The Credit Committee decides on loan applications as specified in the third schedule to the Act. The Credit Control Committee ensures payment and repayment of loans in accordance with loan agreements.
Officers and voluntary assistants must maintain confidentiality regarding loan transactions and enter a written declaration of secrecy. Breach is an offense, with certain limited exceptions.
Expenses and Indemnities
Officers of a credit union may be indemnified against liability incurred in defending proceedings where a judgment is given in their favor, or they are acquitted. A court may relieve an officer or volunteer assistant where it considers that the individual has acted honestly and reasonably and ought to be excused regarding negligence, default, or breach of duty or trust.
Payment for services alone is not permitted for directors of credit unions or Credit Committees. Expenses necessarily incurred may be reimbursed in the performance of duty. Treasurers may be paid an honorarium in advance, approved by the members and not exceeding the amount recommended by the board of directors.

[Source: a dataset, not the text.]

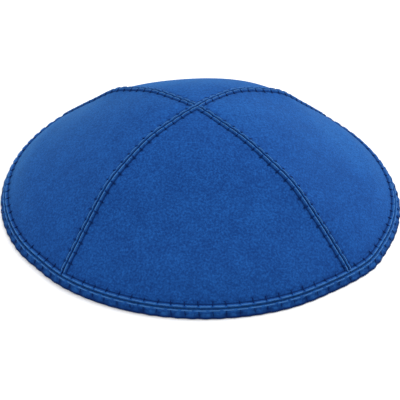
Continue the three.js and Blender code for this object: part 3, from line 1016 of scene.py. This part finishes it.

Certain documents must be signed by two officers of the credit union, with at least one being a director. This includes property transfers and certain contracts.
Rules must specify the signing of cheques and disbursement of funds. Persons receiving money must account to the board for the same.
Officers of credit unions owe fiduciary duties to the credit union, to act in good faith in its interest and not taking advantage of their position. They must disclose conflicts and potential conflicts of interest and act with due care and honesty. The expected degree of care is that of a person of their knowledge and experience in their place. They cannot evade duties by failing to attend meetings.